Information given:
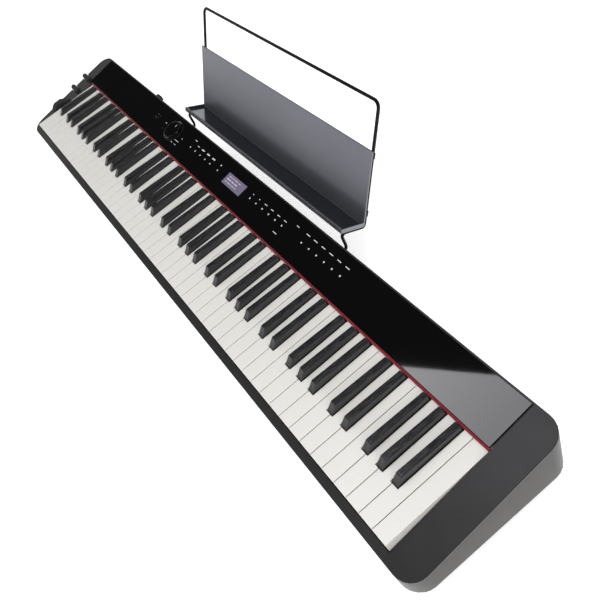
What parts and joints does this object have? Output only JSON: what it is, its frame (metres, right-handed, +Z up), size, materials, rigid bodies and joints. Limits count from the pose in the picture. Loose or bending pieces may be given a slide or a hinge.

--

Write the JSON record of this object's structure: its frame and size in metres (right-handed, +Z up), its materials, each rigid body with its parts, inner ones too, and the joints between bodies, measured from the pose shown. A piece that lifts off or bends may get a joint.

* * *

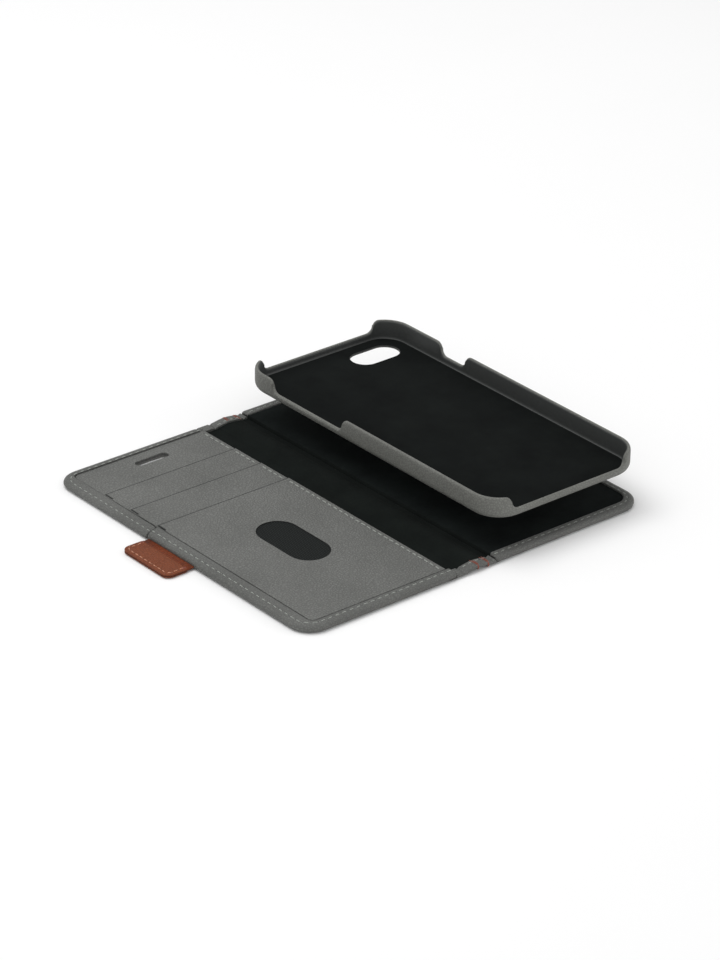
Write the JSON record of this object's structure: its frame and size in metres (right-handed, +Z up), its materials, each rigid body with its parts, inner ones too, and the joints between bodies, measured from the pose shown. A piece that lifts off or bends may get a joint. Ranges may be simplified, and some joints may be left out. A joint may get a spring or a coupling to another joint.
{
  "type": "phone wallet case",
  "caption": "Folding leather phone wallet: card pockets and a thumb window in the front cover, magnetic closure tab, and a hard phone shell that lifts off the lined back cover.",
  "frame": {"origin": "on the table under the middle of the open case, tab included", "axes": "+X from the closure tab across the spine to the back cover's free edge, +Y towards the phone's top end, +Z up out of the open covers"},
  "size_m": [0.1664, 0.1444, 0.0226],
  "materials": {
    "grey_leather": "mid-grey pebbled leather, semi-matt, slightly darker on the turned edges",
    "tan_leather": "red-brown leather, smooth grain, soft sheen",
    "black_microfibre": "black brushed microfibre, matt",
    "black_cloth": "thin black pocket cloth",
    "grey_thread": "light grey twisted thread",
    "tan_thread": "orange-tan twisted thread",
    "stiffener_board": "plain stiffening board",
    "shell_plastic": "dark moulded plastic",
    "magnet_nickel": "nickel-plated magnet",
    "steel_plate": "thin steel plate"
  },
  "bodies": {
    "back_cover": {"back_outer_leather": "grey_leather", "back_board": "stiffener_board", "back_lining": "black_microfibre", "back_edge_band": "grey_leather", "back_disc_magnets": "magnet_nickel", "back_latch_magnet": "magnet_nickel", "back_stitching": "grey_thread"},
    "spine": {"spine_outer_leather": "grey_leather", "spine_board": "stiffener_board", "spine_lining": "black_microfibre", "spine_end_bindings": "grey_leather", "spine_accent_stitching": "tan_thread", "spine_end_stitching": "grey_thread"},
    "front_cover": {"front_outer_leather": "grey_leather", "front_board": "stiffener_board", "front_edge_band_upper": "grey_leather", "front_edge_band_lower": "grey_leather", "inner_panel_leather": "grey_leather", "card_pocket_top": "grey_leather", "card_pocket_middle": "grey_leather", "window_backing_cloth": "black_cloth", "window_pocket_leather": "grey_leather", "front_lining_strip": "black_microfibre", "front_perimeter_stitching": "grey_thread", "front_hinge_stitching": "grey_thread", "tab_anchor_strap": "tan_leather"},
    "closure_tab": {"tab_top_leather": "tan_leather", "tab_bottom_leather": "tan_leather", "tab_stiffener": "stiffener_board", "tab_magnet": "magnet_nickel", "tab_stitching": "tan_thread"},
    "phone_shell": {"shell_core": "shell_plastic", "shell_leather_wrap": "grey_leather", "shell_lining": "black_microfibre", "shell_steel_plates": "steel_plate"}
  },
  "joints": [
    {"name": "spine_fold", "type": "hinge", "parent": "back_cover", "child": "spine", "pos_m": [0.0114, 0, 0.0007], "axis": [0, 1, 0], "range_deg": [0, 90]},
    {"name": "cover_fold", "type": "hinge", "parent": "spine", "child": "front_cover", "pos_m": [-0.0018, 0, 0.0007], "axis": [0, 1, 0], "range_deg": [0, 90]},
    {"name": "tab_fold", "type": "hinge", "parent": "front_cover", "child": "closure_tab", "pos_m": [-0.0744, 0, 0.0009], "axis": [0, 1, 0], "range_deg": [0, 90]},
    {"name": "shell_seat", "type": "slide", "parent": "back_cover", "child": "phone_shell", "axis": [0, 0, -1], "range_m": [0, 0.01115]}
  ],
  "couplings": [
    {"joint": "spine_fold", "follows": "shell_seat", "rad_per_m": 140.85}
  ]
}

Goal: Give the count of lines containing "bodies", with no added text.

Correct output: 4